A 弁護団の主張は主なものだけ挙げると、

① 被害者の死体の痕跡についての法医鑑定です。原審が認定したような態様で両手で絞殺されたのではなく、現在被告人が述べるような態様で、右逆手で首を押さえつけられた状態で死に至ったという内容です。

② 被害児の死体の痕跡についての法医鑑定です。被告人が被害児を後頭部から床に叩きつけたという行為はなく、紐で首を力一杯絞めたという事実もなかったという内容です。

③ 被告人について実施した犯罪心理鑑定と精神鑑定です。これらは、私たち弁護人が就任する前、すでに実施されていた少年鑑別所の鑑別結果や家裁調査官の調査報告とも合致するものです。犯罪心理鑑定によれば、本件は、被告人の生育過程による未成熟な人格が引き起こした母胎回帰ストーリーとして理解するのが自然であり、原審が認定した性暴力ストーリーでは理解できません。また、精神鑑定によれば、被告人の本件当時の精神状態は、母親が自殺した12歳の時のまま発達していないということです。

④ 差戻し前の被告人の公判供述です。被告人は差戻し前には公訴事実を争っていないとされていますが、実際にはこれら公判供述においては、強姦相手の物色や殺意を否認するような供述もあります。

Q 被告人の新供述は弁護団のストーリーを言わされているという見方がありますが。

A そうではありません。

  被告人が記憶に基づいて供述しています。公判段階の供述や、家裁の社会記録の中にも、今回の供述の片鱗が見受けられます。

 また、意見や質問の時間には、大阪弁護士会所属の橋下弁護士も質問されていました。橋下弁護士の質問は、弁護団の実験結果報告書についての質問でした。しかし、彼がテレビ番組で本件弁護団弁護士に対し、懲戒請求をあおるかのような発言をしたことについて、ほかの弁護士から、弁護人としての役割から見て、否定的意見も出されておりました。

 橋下弁護士は、もっと一般の方々に分かるように事実を伝えなければならない、世間のことが分かっていない、と強調されており、どうして1審・2審の弁護人について弁護団が言及しないのかと指摘されていました。しかし、弁護団の弁護士からは、記者会見で何度も主張の根拠や証拠との矛盾について説明しているが、編集などでカットされたり、無視されてしまい、一般の方々までマスコミが伝えてくれない事実が多くあるとの意見がありました。

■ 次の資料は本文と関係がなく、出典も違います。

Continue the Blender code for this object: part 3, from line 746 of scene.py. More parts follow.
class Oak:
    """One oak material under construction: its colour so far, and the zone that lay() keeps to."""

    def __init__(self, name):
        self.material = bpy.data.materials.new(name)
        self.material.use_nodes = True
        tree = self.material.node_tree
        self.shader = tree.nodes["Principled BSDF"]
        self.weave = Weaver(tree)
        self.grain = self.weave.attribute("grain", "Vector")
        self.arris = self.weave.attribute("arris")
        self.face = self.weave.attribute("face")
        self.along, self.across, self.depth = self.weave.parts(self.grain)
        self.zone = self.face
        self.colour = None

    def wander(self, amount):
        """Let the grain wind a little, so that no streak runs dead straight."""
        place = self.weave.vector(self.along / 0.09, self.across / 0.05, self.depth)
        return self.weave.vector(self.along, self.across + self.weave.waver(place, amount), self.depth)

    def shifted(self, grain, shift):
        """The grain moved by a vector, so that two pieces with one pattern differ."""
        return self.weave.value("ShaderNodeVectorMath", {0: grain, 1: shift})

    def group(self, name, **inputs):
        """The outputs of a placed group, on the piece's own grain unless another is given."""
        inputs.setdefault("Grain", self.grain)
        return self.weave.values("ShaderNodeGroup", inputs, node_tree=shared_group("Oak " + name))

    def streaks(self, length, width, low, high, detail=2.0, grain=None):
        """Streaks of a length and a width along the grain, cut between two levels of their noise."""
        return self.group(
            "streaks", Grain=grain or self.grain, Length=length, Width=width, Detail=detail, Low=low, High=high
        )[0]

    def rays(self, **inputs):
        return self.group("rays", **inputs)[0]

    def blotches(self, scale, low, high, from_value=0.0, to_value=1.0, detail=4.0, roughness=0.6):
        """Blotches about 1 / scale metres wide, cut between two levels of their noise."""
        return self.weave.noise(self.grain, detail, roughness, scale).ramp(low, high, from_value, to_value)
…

 私個人的には、橋下弁護士の「もっと一般の方々に分かるように事実を伝えなければならない」というご意見には賛成です。ただ、1審・2審の弁護人について言及すべきだ(おそらく非難すべきだという意味だと私には受け取れました)というご意見には賛成できません。結果論で批判するのは簡単ですが、1審・2審の弁護人もその時点で最も良いと思われる弁護をされたと思いますし、その時点の最良の弁護方針はその時点で弁護人であった方にしか判断できないと思うからです。

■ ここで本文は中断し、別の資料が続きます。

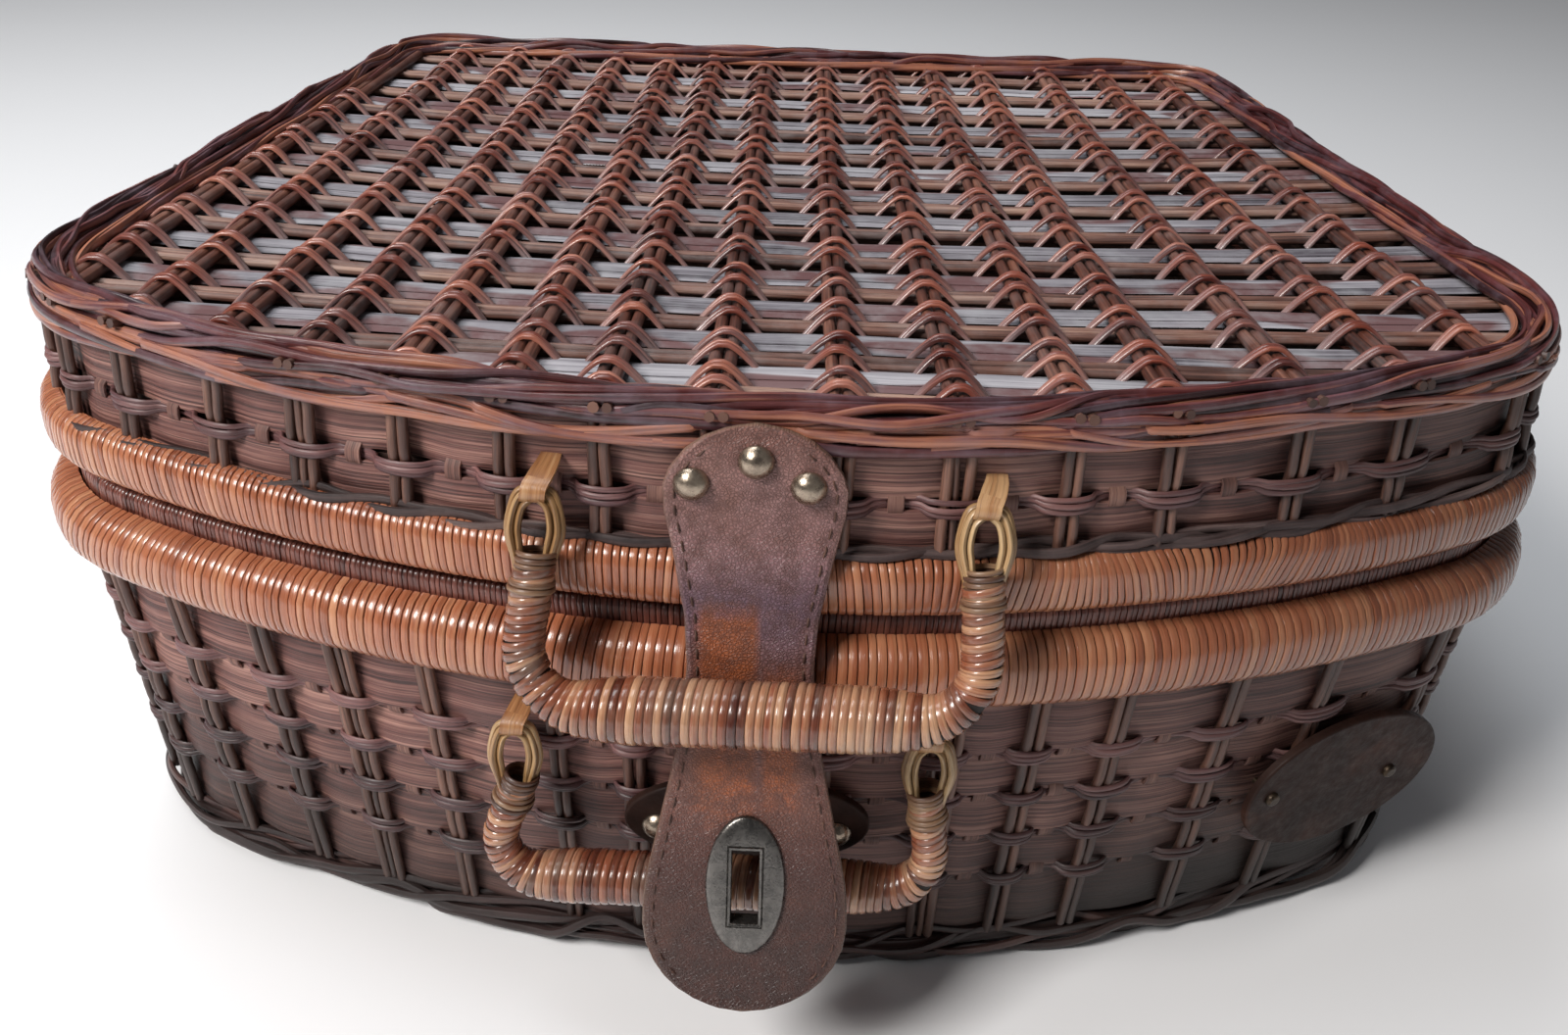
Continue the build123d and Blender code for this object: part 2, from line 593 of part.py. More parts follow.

 ただ、メディアへの訴求力で言うと、橋下弁護士のご指摘通り、1審・2審の弁護人を非難する方がわかりやすいし、メディア受けする内容になるとは思います。メディアでの経験が豊富な橋下弁護士は、メディアが取り上げやすい方法を指摘されたのでしょうが、逆に言えば、そのような言い方をしなければ報道してもらえないメディアの体質こそが問題だとも思われます。

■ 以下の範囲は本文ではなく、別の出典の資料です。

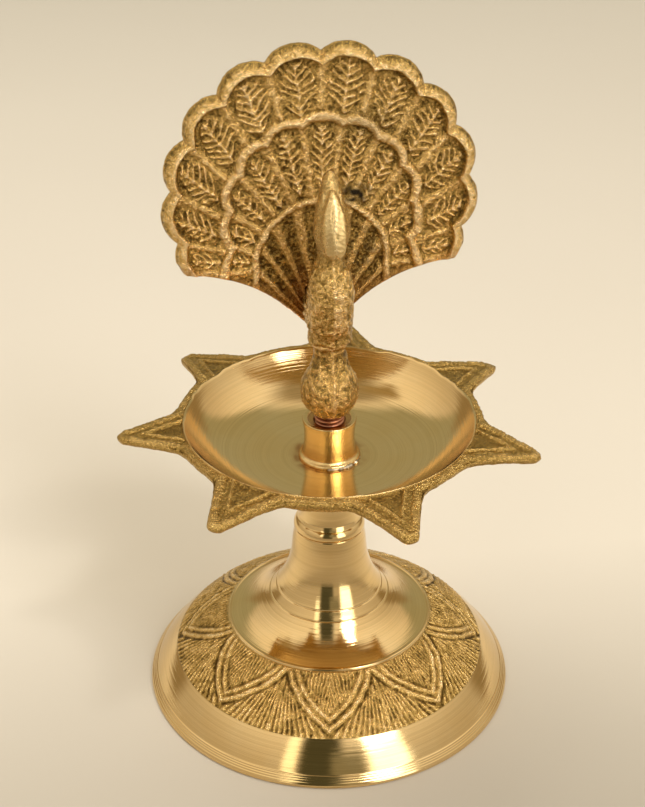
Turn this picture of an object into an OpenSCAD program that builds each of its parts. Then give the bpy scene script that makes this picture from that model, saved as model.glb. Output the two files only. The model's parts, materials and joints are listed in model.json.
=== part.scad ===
// Standing brass oil lamp: a domed foot, a seven-pointed oil dish and a peacock finial, screwed together.
// +Z is up, the foot rests on z = 0, and the peacock faces -Y.

/* [Foot] */
// Radius of the rim that the lamp stands on
foot_r = 50; // [49:0.5:51]
// Thickness of the cast wall of the foot
wall_t = 2.6; // [2:0.1:3]
// Height of the neck's top face, where the dish seats
seat_z = 60; // [59:0.5:61]
// Number of leaves embossed around the foot
leaf_count = 8; // [6:1:10]
// Turn of the leaves about the lamp's axis
leaf_turn = -9; // [-22:1:22]
// Height of the leaves' raised outlines
leaf_relief = 0.6; // [0.4:0.1:0.8]

/* [Dish] */
// Number of points on the dish's rim
point_count = 7; // [5:1:8]
// Radius of the points' tips
tip_r = 55; // [53:0.5:57]
// Half of the angle at a point's tip
flank_angle = 25.5; // [24:0.5:27]
// Radius of the turned edge of the dish
dish_r = 37.8; // [37:0.1:38]
// Height of the dish's floor at its centre
floor_z = 70.9; // [70:0.1:72]
// Height of the rim's top face
rim_z = 82.6; // [82:0.1:84]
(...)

  私も今回報告を聞くまで、検察が描いた犯行態様と遺体の実況見分調書や鑑定書に多くの食い違いがあることを知りませんでした。また、メディアの報道を鵜呑みにして、少年が友人らに不謹慎きわまりない内容の手紙を送っていることを知ってはいましたが、2審判決でその手紙が「相手から来た手紙のふざけた内容に触発されて、殊更に不謹慎な表現がとられている面も見られるとともに、本件各犯行に対する被告人なりの悔悟の気持ちをつづる文面もあり(以上、2審判決より引用)」と評価されていることも知りませんでした。

 いくら伝えようとしても、メディアが伝えてくれなければ世間一般の方にはなかなか伝わりません。そして、メディアは世論を操作できるだけの力を実際に有しています。確かに、本件少年は自ら招いた悲惨な結果の責任をとらなければなりません。しかし取るべき責任は、真に自らが招いた事実に基づくべきものであって、メディアによって扇動された社会の応報感情に基づくものであってはならないと思います。

 以上が、昨日の報告を聞いた私の感想です。